* _Written task_
Reproduce the full listing that appears beneath this instruction exactly.

* * *

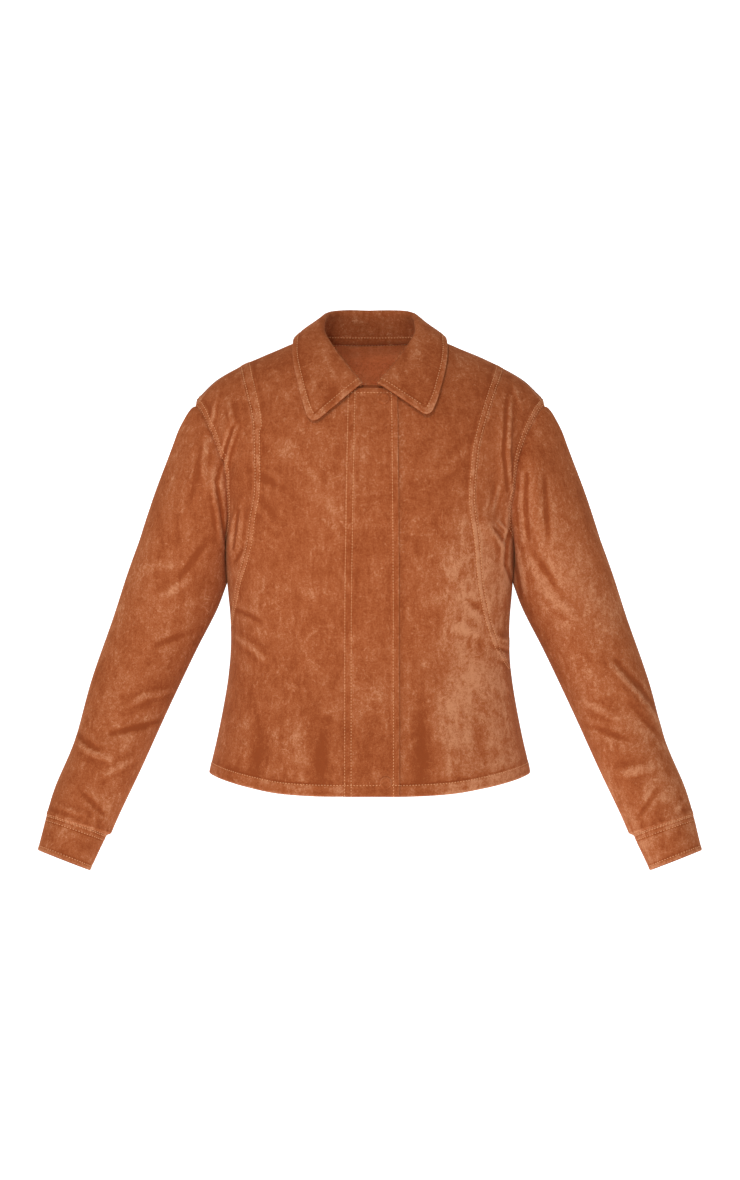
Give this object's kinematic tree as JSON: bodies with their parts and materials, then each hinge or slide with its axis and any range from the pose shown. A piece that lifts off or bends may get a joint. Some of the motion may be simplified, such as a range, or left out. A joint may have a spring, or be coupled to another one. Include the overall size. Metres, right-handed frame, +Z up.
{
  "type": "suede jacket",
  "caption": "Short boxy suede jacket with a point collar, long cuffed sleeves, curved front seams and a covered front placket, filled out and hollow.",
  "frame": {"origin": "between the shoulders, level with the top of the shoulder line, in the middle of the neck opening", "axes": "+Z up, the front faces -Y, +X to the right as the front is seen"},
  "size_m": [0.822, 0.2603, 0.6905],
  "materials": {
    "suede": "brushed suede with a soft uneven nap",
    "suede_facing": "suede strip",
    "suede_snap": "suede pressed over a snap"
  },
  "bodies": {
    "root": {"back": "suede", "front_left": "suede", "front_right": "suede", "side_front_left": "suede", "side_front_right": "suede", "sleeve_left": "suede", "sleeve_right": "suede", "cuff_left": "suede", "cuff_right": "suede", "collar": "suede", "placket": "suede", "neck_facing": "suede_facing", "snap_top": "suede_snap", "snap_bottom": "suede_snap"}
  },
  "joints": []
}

* * *

* _Exercise output_
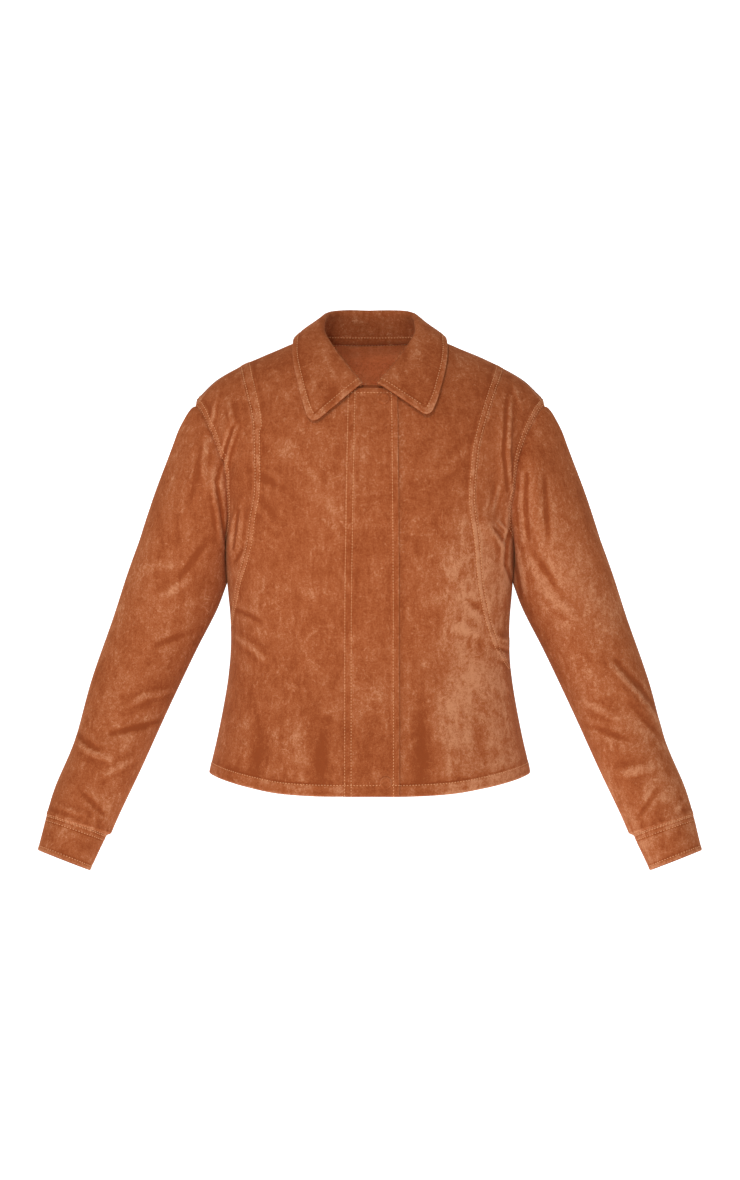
Give this object's kinematic tree as JSON: bodies with their parts and materials, then each hinge or slide with its axis and any range from the pose shown. A piece that lifts off or bends may get a joint. Some of the motion may be simplified, such as a range, or left out. A joint may have a spring, or be coupled to another one. Include the overall size. Metres, right-handed frame, +Z up.
{
  "type": "suede jacket",
  "caption": "Short boxy suede jacket with a point collar, long cuffed sleeves, curved front seams and a covered front placket, filled out and hollow.",
  "frame": {"origin": "between the shoulders, level with the top of the shoulder line, in the middle of the neck opening", "axes": "+Z up, the front faces -Y, +X to the right as the front is seen"},
  "size_m": [0.822, 0.2603, 0.6905],
  "materials": {
    "suede": "brushed suede with a soft uneven nap",
    "suede_facing": "suede strip",
    "suede_snap": "suede pressed over a snap"
  },
  "bodies": {
    "root": {"back": "suede", "front_left": "suede", "front_right": "suede", "side_front_left": "suede", "side_front_right": "suede", "sleeve_left": "suede", "sleeve_right": "suede", "cuff_left": "suede", "cuff_right": "suede", "collar": "suede", "placket": "suede", "neck_facing": "suede_facing", "snap_top": "suede_snap", "snap_bottom": "suede_snap"}
  },
  "joints": []
}